### [GIVEN INFORMATION]
+++
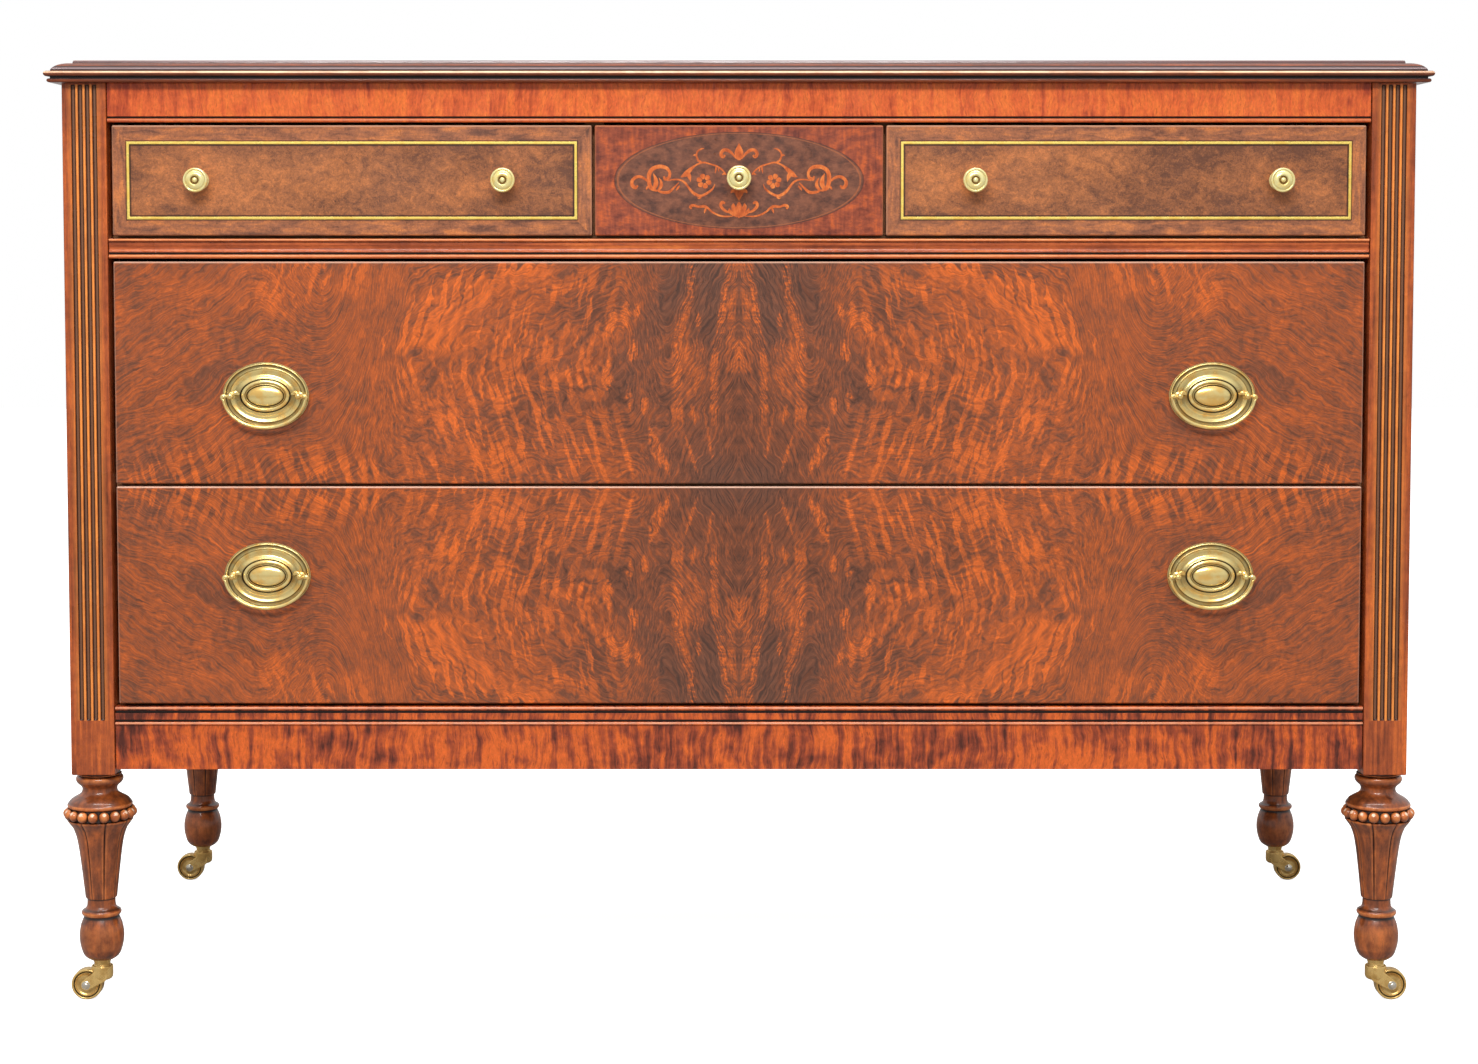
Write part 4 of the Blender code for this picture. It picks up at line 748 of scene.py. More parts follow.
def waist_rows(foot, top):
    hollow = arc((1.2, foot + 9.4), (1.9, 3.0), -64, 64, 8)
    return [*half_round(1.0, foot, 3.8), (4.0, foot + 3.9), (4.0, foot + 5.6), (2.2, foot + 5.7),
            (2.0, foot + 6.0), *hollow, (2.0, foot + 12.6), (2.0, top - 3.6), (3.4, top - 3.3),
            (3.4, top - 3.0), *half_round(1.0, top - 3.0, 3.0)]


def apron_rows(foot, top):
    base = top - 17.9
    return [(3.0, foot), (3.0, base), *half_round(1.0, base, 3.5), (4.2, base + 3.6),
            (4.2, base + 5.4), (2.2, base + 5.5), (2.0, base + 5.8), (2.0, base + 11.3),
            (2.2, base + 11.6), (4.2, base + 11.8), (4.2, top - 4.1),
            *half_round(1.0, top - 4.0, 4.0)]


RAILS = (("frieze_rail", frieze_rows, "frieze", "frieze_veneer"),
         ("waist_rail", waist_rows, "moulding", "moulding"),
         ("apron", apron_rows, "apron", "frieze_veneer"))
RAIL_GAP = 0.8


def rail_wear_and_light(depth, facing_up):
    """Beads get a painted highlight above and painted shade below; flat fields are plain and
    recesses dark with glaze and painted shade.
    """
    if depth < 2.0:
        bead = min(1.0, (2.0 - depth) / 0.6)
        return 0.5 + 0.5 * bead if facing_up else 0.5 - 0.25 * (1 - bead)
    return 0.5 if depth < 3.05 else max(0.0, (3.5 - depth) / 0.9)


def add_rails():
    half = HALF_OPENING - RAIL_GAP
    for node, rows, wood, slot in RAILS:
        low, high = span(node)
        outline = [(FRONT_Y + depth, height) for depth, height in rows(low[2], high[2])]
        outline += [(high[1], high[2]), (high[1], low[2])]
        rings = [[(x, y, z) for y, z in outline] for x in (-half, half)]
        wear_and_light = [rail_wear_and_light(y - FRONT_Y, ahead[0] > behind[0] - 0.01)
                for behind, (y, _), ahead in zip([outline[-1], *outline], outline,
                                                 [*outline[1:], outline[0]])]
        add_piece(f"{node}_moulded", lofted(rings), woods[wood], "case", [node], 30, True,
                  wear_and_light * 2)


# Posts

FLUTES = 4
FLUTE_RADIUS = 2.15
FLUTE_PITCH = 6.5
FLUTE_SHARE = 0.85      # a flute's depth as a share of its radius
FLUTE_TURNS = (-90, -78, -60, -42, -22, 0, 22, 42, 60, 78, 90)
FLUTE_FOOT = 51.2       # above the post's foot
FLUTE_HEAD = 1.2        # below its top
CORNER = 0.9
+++
### [WHAT YOU NEED TO DO]
Write out a verbatim copy of the data, beginning with its first line and ending with the line that contains "return 0.5 if".

### [RESPONSE FOR THIS EXERCISE]
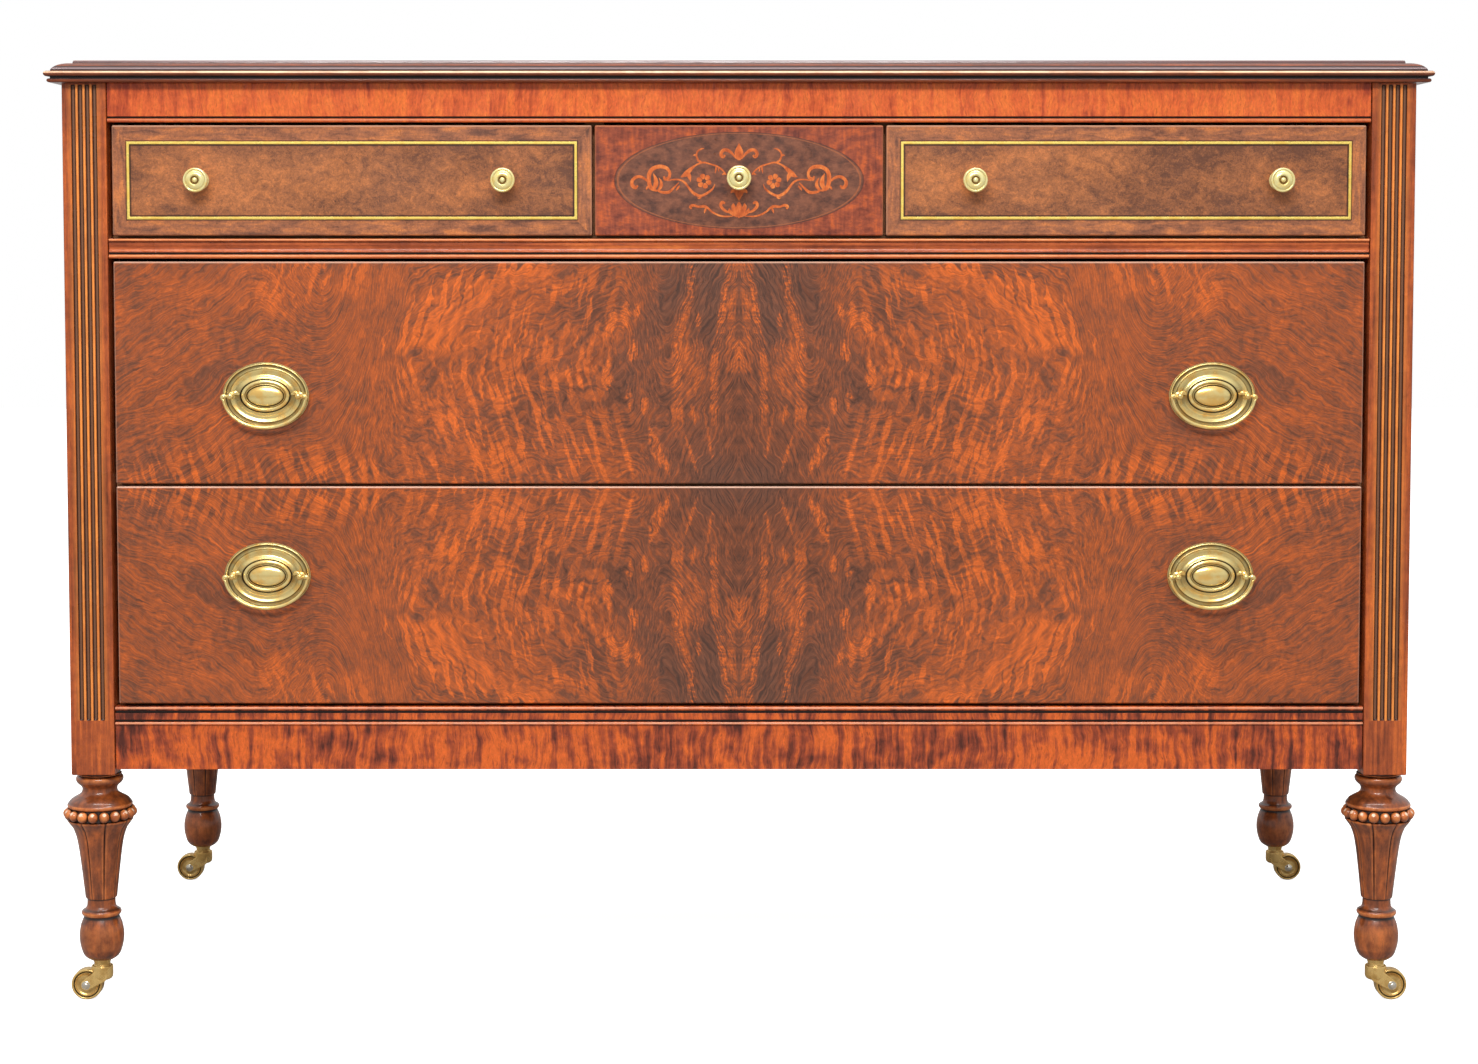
Write part 4 of the Blender code for this picture. It picks up at line 748 of scene.py. More parts follow.
def waist_rows(foot, top):
    hollow = arc((1.2, foot + 9.4), (1.9, 3.0), -64, 64, 8)
    return [*half_round(1.0, foot, 3.8), (4.0, foot + 3.9), (4.0, foot + 5.6), (2.2, foot + 5.7),
            (2.0, foot + 6.0), *hollow, (2.0, foot + 12.6), (2.0, top - 3.6), (3.4, top - 3.3),
            (3.4, top - 3.0), *half_round(1.0, top - 3.0, 3.0)]


def apron_rows(foot, top):
    base = top - 17.9
    return [(3.0, foot), (3.0, base), *half_round(1.0, base, 3.5), (4.2, base + 3.6),
            (4.2, base + 5.4), (2.2, base + 5.5), (2.0, base + 5.8), (2.0, base + 11.3),
            (2.2, base + 11.6), (4.2, base + 11.8), (4.2, top - 4.1),
            *half_round(1.0, top - 4.0, 4.0)]


RAILS = (("frieze_rail", frieze_rows, "frieze", "frieze_veneer"),
         ("waist_rail", waist_rows, "moulding", "moulding"),
         ("apron", apron_rows, "apron", "frieze_veneer"))
RAIL_GAP = 0.8


def rail_wear_and_light(depth, facing_up):
    """Beads get a painted highlight above and painted shade below; flat fields are plain and
    recesses dark with glaze and painted shade.
    """
    if depth < 2.0:
        bead = min(1.0, (2.0 - depth) / 0.6)
        return 0.5 + 0.5 * bead if facing_up else 0.5 - 0.25 * (1 - bead)
    return 0.5 if depth < 3.05 else max(0.0, (3.5 - depth) / 0.9)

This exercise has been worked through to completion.